(DATA SHOWN):
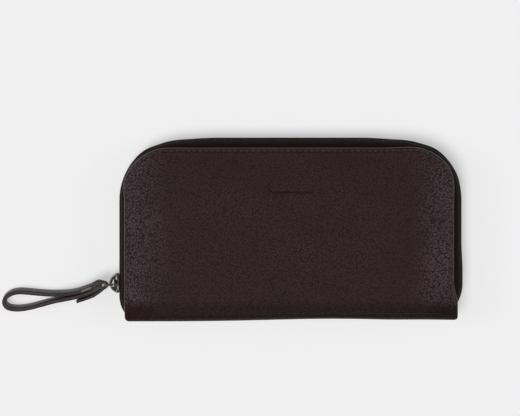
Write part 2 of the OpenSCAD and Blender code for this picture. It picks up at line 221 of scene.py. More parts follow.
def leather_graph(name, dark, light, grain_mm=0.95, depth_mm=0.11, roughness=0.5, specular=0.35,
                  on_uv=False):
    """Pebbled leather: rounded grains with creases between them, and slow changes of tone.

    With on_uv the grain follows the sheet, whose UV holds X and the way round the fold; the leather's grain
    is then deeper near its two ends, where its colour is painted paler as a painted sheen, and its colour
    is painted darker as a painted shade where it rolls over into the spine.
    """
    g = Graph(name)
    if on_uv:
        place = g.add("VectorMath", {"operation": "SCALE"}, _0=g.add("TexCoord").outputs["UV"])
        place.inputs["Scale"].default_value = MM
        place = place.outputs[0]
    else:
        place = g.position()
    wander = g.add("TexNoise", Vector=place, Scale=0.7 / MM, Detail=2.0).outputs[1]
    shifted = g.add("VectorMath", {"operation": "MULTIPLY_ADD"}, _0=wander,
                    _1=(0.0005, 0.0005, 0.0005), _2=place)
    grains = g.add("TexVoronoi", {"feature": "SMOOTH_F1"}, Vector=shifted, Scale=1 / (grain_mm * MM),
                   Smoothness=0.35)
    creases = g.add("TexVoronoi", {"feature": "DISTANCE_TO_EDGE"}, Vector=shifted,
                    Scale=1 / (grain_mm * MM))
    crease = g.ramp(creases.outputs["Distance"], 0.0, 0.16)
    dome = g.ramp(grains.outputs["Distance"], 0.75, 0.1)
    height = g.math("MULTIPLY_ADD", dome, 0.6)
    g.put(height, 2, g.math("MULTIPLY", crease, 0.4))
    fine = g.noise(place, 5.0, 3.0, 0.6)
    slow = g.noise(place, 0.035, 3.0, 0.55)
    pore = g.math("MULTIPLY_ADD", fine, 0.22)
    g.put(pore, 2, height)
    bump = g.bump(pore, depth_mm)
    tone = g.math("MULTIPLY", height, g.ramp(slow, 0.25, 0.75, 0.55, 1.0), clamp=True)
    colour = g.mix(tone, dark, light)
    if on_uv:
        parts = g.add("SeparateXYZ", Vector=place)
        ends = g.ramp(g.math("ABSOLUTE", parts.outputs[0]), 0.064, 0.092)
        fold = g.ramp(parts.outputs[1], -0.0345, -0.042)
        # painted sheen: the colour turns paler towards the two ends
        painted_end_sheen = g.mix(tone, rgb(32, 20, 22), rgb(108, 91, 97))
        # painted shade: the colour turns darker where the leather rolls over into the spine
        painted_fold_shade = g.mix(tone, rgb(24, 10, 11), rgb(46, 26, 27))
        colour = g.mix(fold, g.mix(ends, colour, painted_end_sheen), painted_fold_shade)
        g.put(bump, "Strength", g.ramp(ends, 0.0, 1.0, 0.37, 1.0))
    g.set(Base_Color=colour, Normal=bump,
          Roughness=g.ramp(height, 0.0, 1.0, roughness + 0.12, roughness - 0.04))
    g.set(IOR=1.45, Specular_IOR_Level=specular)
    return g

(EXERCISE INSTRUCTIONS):
Beginning at the top of the data, please return every line until and including the line containing "changes of tone.", copied exactly, and nothing past it.

(TASK SOLUTION):
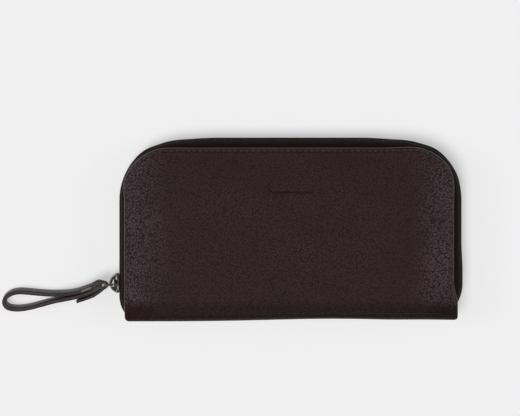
Write part 2 of the OpenSCAD and Blender code for this picture. It picks up at line 221 of scene.py. More parts follow.
def leather_graph(name, dark, light, grain_mm=0.95, depth_mm=0.11, roughness=0.5, specular=0.35,
                  on_uv=False):
    """Pebbled leather: rounded grains with creases between them, and slow changes of tone.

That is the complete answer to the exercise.